_AIM_. Print the entire listing. Each line must match the original exactly.

_DATA SECTION_.
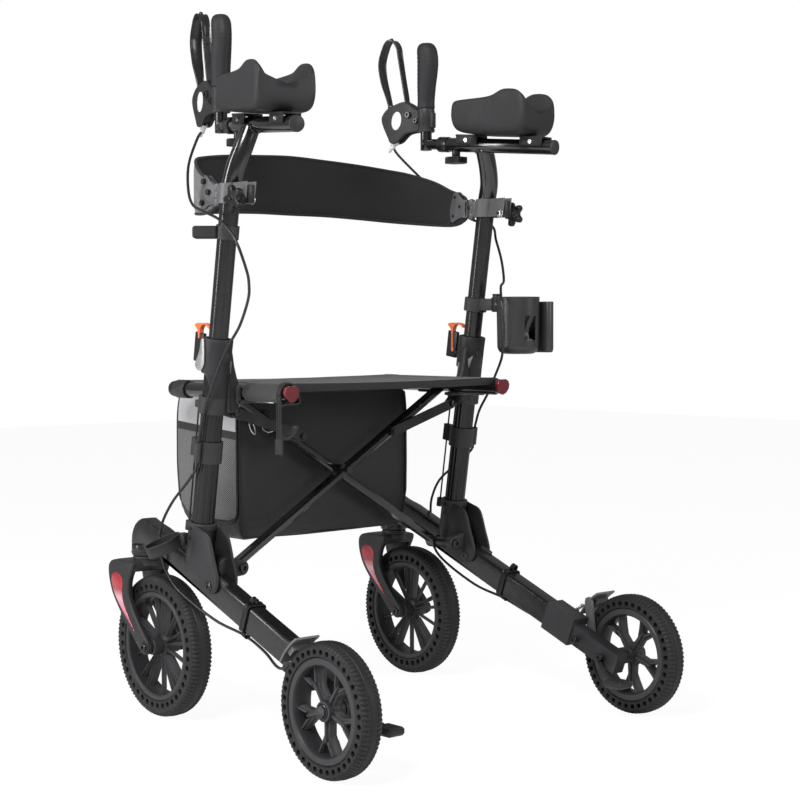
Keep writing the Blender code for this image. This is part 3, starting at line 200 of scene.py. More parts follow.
def surface(name, color, rough, spread=0.18, grain=1400.0, depth=0.00006, metallic=0.0, coat=0.0,
            specular=0.5, painted_edge_highlight=0.0, fine=0.0):
    """A moulded, painted or rubber surface: mottled colour, uneven gloss, fine grain and a painted highlight
    that makes the edges paler.
    """
    material, tree, shader = shader_graph(name)
    where = (tree.nodes.new("ShaderNodeTexCoord"), "Object")
    cloud = add_noise(tree, where, CLOUD_SCALE, 4.0)
    dark, pale = ((*(min(1.0, c * (1 + share)) for c in color), 1) for share in (-spread, spread))
    tint = (ramp_between(tree, cloud, "Fac", 0.3, 0.7, dark, pale), "Color")
    # Painted highlight: edges that stand out get a paler colour.
    if painted_edge_highlight > 0:
        shape = tree.nodes.new("ShaderNodeNewGeometry")
        edge = ramp_between(tree, shape, "Pointiness", 0.53, 0.6, grey(0), grey(painted_edge_highlight))
        mix = add_mix(tree)
        link(tree, edge, "Color", mix, "Factor")
        link(tree, *tint, mix, "A")
        mix.inputs["B"].default_value = (*(min(1.0, c * 3 + 0.05) for c in color), 1)
        tint = (mix, "Result")
    link(tree, *tint, shader, "Base Color")
    smears = add_noise(tree, where, CLOUD_SCALE * 3.1, 5.0)
    gloss = ramp_between(tree, smears, "Fac", 0.25, 0.75, grey(max(0.02, rough - GLOSS_SPREAD)),
                         grey(min(1.0, rough + GLOSS_SPREAD)))
    link(tree, gloss, "Color", shader, "Roughness")
    set_inputs(shader, {"Metallic": metallic, "Specular IOR Level": specular, "Coat Weight": coat,
                        "Coat Roughness": 0.12})
    bump = add_bump(tree, add_noise(tree, where, grain, 2.0), "Fac", 1.0, depth)
    if fine > 0:
        bump = add_bump(tree, add_noise(tree, where, 45.0, 2.0), "Fac", 1.0, fine, bump)
    link(tree, bump, "Normal", shader, "Normal")
    return material


def weave(name, color, second, pitch, rough, depth=0.00025, diagonal=False, sheen=0.3, patch=9.0,
          gaps=False):
    """Woven cloth from the sewn piece's own flat coordinates in metres: two crossing sets of threads."""
    material, tree, shader = shader_graph(name)
    flat = tree.nodes.new("ShaderNodeUVMap")
    flat.uv_map = "cloth"
    turn = tree.nodes.new("ShaderNodeMapping")
    turn.inputs["Rotation"].default_value = (0, 0, math.radians(45 if diagonal else 0))
    link(tree, flat, "UV", turn, "Vector")
    cross = tree.nodes.new("ShaderNodeMath")
    cross.operation = "MULTIPLY" if gaps else "MAXIMUM"
    for index, direction in enumerate("XY"):
        wave = tree.nodes.new("ShaderNodeTexWave")
        wave.wave_type = "BANDS"
        wave.bands_direction = direction
        set_inputs(wave, {"Scale": 0.5 / pitch, "Distortion": 0.35, "Detail": 1.0, "Detail Scale": 3.0})
        link(tree, turn, "Vector", wave, "Vector")
        link(tree, wave, "Fac", cross, index)
    tone = ramp_between(tree, cross, "Value", 0.1, 0.8, (*second, 1), (*color, 1))
    where = (tree.nodes.new("ShaderNodeTexCoord"), "Object")
    cloud = add_noise(tree, where, patch, 4.0)
    shade = ramp_between(tree, cloud, "Fac", 0.25, 0.75, grey(0.72), grey(1.0))
    mix = add_mix(tree)
    mix.blend_type = "MULTIPLY"
    mix.inputs["Factor"].default_value = 1.0
    link(tree, tone, "Color", mix, "A")
    link(tree, shade, "Color", mix, "B")
    link(tree, mix, "Result", shader, "Base Color")
    uneven = ramp_between(tree, cloud, "Fac", 0.2, 0.8, grey(rough - 0.07), grey(rough + 0.07))
    link(tree, uneven, "Color", shader, "Roughness")
    set_inputs(shader, {"Sheen Weight": sheen, "Sheen Roughness": 0.45})
    bump = add_bump(tree, cross, "Value", 0.8, depth)
    folds = add_bump(tree, add_noise(tree, where, 22.0, 3.0), "Fac", 0.7, 0.0015, bump)
    link(tree, folds, "Normal", shader, "Normal")
    return material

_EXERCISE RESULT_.
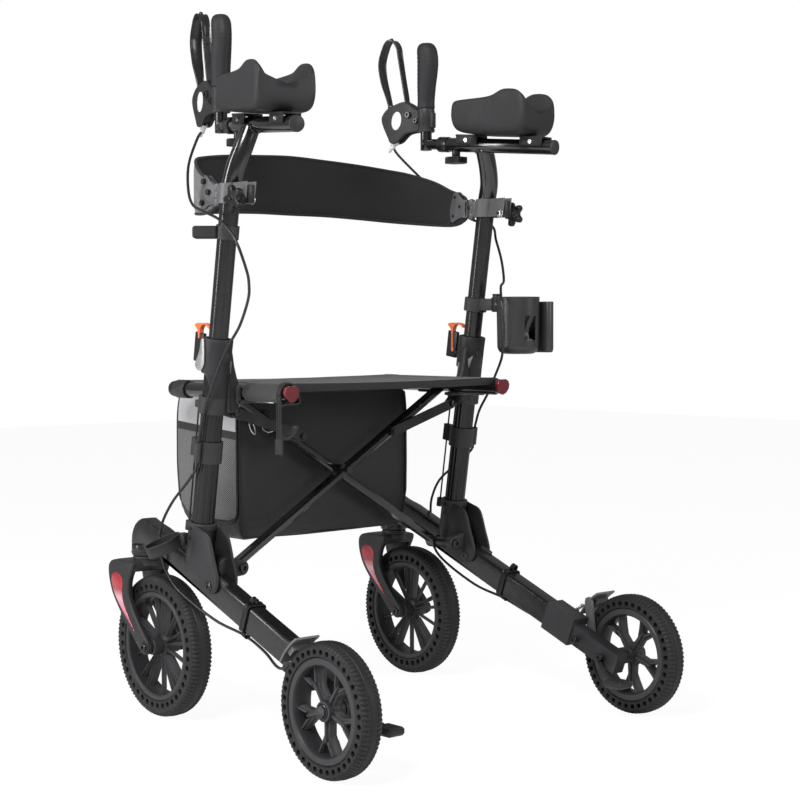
Keep writing the Blender code for this image. This is part 3, starting at line 200 of scene.py. More parts follow.
def surface(name, color, rough, spread=0.18, grain=1400.0, depth=0.00006, metallic=0.0, coat=0.0,
            specular=0.5, painted_edge_highlight=0.0, fine=0.0):
    """A moulded, painted or rubber surface: mottled colour, uneven gloss, fine grain and a painted highlight
    that makes the edges paler.
    """
    material, tree, shader = shader_graph(name)
    where = (tree.nodes.new("ShaderNodeTexCoord"), "Object")
    cloud = add_noise(tree, where, CLOUD_SCALE, 4.0)
    dark, pale = ((*(min(1.0, c * (1 + share)) for c in color), 1) for share in (-spread, spread))
    tint = (ramp_between(tree, cloud, "Fac", 0.3, 0.7, dark, pale), "Color")
    # Painted highlight: edges that stand out get a paler colour.
    if painted_edge_highlight > 0:
        shape = tree.nodes.new("ShaderNodeNewGeometry")
        edge = ramp_between(tree, shape, "Pointiness", 0.53, 0.6, grey(0), grey(painted_edge_highlight))
        mix = add_mix(tree)
        link(tree, edge, "Color", mix, "Factor")
        link(tree, *tint, mix, "A")
        mix.inputs["B"].default_value = (*(min(1.0, c * 3 + 0.05) for c in color), 1)
        tint = (mix, "Result")
    link(tree, *tint, shader, "Base Color")
    smears = add_noise(tree, where, CLOUD_SCALE * 3.1, 5.0)
    gloss = ramp_between(tree, smears, "Fac", 0.25, 0.75, grey(max(0.02, rough - GLOSS_SPREAD)),
                         grey(min(1.0, rough + GLOSS_SPREAD)))
    link(tree, gloss, "Color", shader, "Roughness")
    set_inputs(shader, {"Metallic": metallic, "Specular IOR Level": specular, "Coat Weight": coat,
                        "Coat Roughness": 0.12})
    bump = add_bump(tree, add_noise(tree, where, grain, 2.0), "Fac", 1.0, depth)
    if fine > 0:
        bump = add_bump(tree, add_noise(tree, where, 45.0, 2.0), "Fac", 1.0, fine, bump)
    link(tree, bump, "Normal", shader, "Normal")
    return material


def weave(name, color, second, pitch, rough, depth=0.00025, diagonal=False, sheen=0.3, patch=9.0,
          gaps=False):
    """Woven cloth from the sewn piece's own flat coordinates in metres: two crossing sets of threads."""
    material, tree, shader = shader_graph(name)
    flat = tree.nodes.new("ShaderNodeUVMap")
    flat.uv_map = "cloth"
    turn = tree.nodes.new("ShaderNodeMapping")
    turn.inputs["Rotation"].default_value = (0, 0, math.radians(45 if diagonal else 0))
    link(tree, flat, "UV", turn, "Vector")
    cross = tree.nodes.new("ShaderNodeMath")
    cross.operation = "MULTIPLY" if gaps else "MAXIMUM"
    for index, direction in enumerate("XY"):
        wave = tree.nodes.new("ShaderNodeTexWave")
        wave.wave_type = "BANDS"
        wave.bands_direction = direction
        set_inputs(wave, {"Scale": 0.5 / pitch, "Distortion": 0.35, "Detail": 1.0, "Detail Scale": 3.0})
        link(tree, turn, "Vector", wave, "Vector")
        link(tree, wave, "Fac", cross, index)
    tone = ramp_between(tree, cross, "Value", 0.1, 0.8, (*second, 1), (*color, 1))
    where = (tree.nodes.new("ShaderNodeTexCoord"), "Object")
    cloud = add_noise(tree, where, patch, 4.0)
    shade = ramp_between(tree, cloud, "Fac", 0.25, 0.75, grey(0.72), grey(1.0))
    mix = add_mix(tree)
    mix.blend_type = "MULTIPLY"
    mix.inputs["Factor"].default_value = 1.0
    link(tree, tone, "Color", mix, "A")
    link(tree, shade, "Color", mix, "B")
    link(tree, mix, "Result", shader, "Base Color")
    uneven = ramp_between(tree, cloud, "Fac", 0.2, 0.8, grey(rough - 0.07), grey(rough + 0.07))
    link(tree, uneven, "Color", shader, "Roughness")
    set_inputs(shader, {"Sheen Weight": sheen, "Sheen Roughness": 0.45})
    bump = add_bump(tree, cross, "Value", 0.8, depth)
    folds = add_bump(tree, add_noise(tree, where, 22.0, 3.0), "Fac", 0.7, 0.0015, bump)
    link(tree, folds, "Normal", shader, "Normal")
    return material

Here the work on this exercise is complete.